§ **What to produce**
Emit the exact text of every line from the line with "bpy.data.objects.remove(obj)" to the line with "mix_first, mix_second, mix_result = 6, 7, 2", both ends included. No other output is expected.

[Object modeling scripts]
#####
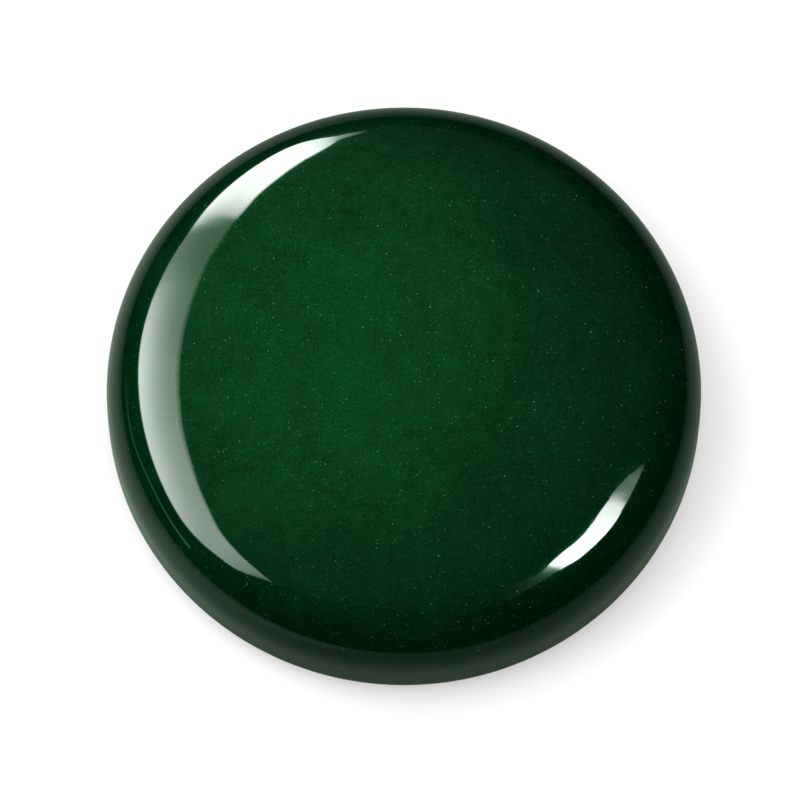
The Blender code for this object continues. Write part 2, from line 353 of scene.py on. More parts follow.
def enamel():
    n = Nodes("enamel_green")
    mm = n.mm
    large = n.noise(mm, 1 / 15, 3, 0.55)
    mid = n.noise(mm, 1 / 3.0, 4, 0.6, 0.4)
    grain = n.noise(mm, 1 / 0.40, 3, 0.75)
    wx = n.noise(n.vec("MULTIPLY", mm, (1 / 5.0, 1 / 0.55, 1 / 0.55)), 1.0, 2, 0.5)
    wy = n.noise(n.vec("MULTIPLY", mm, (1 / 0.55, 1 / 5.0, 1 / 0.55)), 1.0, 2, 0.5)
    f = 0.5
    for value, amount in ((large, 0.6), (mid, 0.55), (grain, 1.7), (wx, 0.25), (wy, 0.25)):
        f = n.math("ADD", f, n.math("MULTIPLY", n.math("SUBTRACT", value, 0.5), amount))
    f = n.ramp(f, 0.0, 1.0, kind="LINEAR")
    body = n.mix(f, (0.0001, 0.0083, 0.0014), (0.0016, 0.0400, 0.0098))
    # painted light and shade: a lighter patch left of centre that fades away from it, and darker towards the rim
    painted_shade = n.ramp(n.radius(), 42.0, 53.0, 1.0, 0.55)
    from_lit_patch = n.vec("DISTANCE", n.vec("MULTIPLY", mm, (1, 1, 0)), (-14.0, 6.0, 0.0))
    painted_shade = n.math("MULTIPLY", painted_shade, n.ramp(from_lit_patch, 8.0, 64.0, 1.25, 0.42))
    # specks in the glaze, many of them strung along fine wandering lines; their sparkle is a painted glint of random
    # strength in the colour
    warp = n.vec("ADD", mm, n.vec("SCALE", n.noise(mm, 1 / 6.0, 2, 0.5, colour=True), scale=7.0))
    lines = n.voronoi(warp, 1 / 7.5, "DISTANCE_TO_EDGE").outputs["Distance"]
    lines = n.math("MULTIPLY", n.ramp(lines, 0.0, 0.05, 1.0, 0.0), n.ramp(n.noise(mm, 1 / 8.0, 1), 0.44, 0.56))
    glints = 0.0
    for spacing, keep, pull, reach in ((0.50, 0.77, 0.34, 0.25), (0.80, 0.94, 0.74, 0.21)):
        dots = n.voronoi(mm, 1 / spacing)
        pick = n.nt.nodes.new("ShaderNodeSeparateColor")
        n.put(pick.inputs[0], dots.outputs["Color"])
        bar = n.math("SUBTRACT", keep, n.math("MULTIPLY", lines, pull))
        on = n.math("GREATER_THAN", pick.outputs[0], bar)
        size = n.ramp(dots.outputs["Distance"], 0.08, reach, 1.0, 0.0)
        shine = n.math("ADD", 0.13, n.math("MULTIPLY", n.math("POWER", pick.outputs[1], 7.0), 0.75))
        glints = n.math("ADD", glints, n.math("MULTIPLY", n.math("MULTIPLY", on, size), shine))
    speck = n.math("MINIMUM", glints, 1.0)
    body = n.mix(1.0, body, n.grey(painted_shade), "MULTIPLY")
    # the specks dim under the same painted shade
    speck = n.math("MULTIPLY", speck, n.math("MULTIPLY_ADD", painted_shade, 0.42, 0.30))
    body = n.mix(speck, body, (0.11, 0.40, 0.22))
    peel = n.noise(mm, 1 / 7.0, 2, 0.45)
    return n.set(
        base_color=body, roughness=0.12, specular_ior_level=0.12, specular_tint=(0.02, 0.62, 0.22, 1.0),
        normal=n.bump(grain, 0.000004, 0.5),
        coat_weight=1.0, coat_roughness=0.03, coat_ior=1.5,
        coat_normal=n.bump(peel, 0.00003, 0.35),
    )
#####
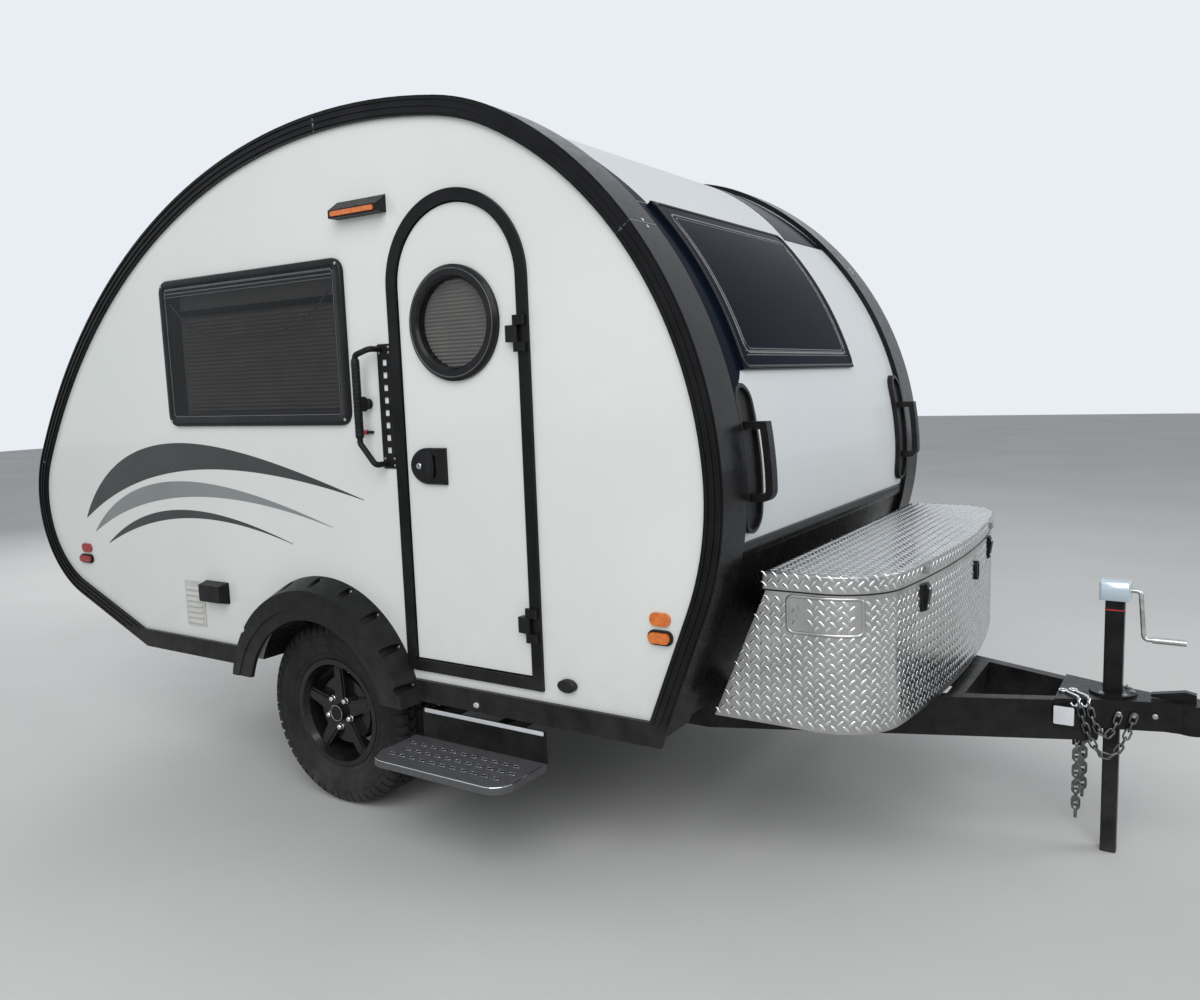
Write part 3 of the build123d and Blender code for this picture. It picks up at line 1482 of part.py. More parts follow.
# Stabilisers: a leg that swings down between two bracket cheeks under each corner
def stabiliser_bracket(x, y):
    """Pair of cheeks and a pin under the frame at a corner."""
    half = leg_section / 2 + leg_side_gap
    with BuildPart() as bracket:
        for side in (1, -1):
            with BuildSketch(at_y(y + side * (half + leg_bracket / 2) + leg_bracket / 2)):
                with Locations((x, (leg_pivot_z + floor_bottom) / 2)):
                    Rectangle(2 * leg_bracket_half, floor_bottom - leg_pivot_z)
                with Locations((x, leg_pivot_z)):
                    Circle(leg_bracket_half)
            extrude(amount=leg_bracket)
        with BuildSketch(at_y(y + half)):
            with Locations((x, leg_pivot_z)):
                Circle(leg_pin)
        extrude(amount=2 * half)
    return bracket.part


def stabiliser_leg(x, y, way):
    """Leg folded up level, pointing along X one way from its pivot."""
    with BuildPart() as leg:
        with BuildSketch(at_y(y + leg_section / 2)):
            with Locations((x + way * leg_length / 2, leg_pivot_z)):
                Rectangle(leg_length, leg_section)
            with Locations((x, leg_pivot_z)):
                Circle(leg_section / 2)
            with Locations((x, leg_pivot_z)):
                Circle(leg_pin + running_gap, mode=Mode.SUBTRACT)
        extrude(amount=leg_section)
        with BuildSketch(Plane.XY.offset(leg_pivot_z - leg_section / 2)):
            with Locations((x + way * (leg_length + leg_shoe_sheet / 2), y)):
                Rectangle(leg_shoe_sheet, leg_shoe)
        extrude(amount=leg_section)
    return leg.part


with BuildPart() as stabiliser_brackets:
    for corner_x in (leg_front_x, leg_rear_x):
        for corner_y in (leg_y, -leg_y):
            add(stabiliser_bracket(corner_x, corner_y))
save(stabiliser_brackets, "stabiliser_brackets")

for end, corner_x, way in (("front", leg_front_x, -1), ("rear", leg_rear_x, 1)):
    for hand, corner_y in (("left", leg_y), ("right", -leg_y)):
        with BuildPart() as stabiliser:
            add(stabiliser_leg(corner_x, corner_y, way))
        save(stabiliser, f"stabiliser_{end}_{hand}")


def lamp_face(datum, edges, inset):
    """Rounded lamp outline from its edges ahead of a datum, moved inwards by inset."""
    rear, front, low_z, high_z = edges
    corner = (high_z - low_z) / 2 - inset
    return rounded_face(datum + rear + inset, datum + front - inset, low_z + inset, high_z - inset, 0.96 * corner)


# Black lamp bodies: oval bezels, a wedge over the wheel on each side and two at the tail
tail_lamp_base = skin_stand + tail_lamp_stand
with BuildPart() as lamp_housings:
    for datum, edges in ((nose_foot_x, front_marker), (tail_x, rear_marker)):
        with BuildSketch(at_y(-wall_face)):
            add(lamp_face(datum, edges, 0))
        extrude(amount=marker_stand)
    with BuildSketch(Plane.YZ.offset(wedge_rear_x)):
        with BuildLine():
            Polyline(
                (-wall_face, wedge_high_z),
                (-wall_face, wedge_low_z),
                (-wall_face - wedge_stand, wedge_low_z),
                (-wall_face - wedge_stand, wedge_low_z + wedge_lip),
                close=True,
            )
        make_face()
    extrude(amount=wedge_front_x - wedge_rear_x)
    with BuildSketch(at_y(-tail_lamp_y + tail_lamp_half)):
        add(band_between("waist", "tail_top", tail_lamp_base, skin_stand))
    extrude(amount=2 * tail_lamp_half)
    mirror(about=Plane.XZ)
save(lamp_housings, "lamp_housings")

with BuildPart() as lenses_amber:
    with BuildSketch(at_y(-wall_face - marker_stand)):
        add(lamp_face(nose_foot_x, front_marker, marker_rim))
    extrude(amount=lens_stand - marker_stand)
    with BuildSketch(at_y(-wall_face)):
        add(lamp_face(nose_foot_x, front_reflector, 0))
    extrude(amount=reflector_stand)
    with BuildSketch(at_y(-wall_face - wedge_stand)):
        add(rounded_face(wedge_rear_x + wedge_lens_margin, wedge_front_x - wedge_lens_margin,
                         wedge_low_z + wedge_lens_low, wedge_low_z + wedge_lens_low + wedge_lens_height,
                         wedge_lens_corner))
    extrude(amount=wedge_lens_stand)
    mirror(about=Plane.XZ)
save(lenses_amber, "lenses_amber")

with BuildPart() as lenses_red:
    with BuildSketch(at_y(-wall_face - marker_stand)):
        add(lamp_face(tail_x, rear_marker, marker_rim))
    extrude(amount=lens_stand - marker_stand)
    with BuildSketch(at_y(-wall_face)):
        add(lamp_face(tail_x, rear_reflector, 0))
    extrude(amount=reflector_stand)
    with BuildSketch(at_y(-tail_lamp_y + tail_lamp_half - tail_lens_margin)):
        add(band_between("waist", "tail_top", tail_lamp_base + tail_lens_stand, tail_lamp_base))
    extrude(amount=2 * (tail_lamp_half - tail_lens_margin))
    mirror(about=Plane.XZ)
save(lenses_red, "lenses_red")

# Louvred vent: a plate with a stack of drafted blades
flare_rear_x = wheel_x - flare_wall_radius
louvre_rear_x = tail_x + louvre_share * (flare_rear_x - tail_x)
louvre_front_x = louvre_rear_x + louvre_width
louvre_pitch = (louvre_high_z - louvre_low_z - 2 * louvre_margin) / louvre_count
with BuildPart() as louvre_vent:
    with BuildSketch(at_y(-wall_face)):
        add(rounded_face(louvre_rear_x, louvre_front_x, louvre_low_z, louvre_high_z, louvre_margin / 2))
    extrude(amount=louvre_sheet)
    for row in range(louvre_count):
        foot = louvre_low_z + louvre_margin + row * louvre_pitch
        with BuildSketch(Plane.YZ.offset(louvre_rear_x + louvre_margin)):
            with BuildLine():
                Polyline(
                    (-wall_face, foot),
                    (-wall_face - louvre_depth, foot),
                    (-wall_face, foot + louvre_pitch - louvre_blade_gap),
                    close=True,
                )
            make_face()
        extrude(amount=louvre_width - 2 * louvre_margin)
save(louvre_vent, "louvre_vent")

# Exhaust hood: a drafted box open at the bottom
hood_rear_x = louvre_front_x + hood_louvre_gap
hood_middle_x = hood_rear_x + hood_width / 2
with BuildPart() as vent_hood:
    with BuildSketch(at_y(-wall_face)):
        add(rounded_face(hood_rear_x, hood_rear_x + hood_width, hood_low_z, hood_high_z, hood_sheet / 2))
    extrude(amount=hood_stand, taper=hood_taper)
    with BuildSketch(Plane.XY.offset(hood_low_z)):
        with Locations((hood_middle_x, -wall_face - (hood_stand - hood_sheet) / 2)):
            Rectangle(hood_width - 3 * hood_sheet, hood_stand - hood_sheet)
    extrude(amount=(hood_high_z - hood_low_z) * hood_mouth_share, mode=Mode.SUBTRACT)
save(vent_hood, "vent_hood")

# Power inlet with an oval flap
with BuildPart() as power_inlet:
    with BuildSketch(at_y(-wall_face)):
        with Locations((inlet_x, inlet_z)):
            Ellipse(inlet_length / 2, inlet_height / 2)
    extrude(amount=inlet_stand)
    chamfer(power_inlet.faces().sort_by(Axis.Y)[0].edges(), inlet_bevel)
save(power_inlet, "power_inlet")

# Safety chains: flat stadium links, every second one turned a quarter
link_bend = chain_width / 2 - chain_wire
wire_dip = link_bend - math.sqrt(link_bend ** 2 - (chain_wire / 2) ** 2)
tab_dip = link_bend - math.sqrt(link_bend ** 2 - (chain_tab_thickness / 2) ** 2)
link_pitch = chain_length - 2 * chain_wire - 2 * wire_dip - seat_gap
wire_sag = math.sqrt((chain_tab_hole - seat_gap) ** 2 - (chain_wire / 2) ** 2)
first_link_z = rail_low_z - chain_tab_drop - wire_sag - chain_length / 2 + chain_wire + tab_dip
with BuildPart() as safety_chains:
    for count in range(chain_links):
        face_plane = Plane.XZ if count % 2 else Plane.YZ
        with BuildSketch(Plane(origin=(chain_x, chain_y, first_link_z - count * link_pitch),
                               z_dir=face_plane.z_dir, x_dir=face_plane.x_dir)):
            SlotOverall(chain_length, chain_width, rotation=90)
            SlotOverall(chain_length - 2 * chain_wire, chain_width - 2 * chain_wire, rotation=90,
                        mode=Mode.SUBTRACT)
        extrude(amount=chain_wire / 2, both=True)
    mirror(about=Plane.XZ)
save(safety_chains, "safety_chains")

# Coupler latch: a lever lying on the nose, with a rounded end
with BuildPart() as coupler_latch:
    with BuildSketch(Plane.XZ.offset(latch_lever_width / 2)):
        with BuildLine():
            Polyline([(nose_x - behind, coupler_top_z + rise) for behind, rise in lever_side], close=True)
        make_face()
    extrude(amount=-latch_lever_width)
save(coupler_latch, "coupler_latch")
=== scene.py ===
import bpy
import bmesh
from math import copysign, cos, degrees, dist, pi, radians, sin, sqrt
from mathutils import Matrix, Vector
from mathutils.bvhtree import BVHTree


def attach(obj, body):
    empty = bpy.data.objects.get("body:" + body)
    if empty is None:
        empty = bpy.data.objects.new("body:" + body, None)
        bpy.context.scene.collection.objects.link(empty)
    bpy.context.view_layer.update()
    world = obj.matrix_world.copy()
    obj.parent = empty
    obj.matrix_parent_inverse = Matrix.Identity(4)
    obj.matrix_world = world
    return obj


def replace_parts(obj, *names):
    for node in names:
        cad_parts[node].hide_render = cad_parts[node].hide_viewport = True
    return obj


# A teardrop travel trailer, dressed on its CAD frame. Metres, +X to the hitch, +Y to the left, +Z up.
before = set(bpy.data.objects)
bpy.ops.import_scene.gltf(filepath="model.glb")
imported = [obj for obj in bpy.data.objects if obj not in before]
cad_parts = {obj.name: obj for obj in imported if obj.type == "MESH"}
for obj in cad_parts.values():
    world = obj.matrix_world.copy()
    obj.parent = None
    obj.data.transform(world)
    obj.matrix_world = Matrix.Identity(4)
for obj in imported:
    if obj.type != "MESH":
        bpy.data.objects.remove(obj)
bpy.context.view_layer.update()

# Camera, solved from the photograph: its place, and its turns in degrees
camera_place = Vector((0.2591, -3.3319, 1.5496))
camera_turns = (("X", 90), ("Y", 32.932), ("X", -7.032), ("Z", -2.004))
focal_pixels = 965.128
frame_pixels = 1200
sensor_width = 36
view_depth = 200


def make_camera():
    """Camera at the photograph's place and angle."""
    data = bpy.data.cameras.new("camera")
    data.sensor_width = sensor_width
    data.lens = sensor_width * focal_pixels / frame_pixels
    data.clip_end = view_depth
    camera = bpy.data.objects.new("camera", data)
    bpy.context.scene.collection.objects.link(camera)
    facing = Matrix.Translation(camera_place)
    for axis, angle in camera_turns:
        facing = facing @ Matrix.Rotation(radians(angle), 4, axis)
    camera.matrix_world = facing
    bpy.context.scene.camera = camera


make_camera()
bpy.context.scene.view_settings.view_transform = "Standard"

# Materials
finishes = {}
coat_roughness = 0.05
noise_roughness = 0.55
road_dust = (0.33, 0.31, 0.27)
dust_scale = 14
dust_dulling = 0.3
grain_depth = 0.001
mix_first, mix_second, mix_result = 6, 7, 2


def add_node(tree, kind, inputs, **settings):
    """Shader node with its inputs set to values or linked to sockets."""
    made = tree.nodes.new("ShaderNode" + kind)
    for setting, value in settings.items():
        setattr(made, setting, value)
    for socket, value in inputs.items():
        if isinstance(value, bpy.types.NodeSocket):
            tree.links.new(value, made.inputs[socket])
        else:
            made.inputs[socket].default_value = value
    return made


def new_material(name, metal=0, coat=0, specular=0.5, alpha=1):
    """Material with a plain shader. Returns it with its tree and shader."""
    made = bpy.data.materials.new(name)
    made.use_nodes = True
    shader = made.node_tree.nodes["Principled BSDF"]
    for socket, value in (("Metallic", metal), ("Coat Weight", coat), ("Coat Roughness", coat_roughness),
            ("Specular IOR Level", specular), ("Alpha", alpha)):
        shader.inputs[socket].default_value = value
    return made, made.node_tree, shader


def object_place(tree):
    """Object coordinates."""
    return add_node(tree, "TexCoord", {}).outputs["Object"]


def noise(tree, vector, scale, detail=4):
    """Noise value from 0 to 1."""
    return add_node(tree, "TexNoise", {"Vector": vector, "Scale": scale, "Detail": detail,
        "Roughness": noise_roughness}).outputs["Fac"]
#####
§ **Completed exercise**
        bpy.data.objects.remove(obj)
bpy.context.view_layer.update()

# Camera, solved from the photograph: its place, and its turns in degrees
camera_place = Vector((0.2591, -3.3319, 1.5496))
camera_turns = (("X", 90), ("Y", 32.932), ("X", -7.032), ("Z", -2.004))
focal_pixels = 965.128
frame_pixels = 1200
sensor_width = 36
view_depth = 200


def make_camera():
    """Camera at the photograph's place and angle."""
    data = bpy.data.cameras.new("camera")
    data.sensor_width = sensor_width
    data.lens = sensor_width * focal_pixels / frame_pixels
    data.clip_end = view_depth
    camera = bpy.data.objects.new("camera", data)
    bpy.context.scene.collection.objects.link(camera)
    facing = Matrix.Translation(camera_place)
    for axis, angle in camera_turns:
        facing = facing @ Matrix.Rotation(radians(angle), 4, axis)
    camera.matrix_world = facing
    bpy.context.scene.camera = camera


make_camera()
bpy.context.scene.view_settings.view_transform = "Standard"

# Materials
finishes = {}
coat_roughness = 0.05
noise_roughness = 0.55
road_dust = (0.33, 0.31, 0.27)
dust_scale = 14
dust_dulling = 0.3
grain_depth = 0.001
mix_first, mix_second, mix_result = 6, 7, 2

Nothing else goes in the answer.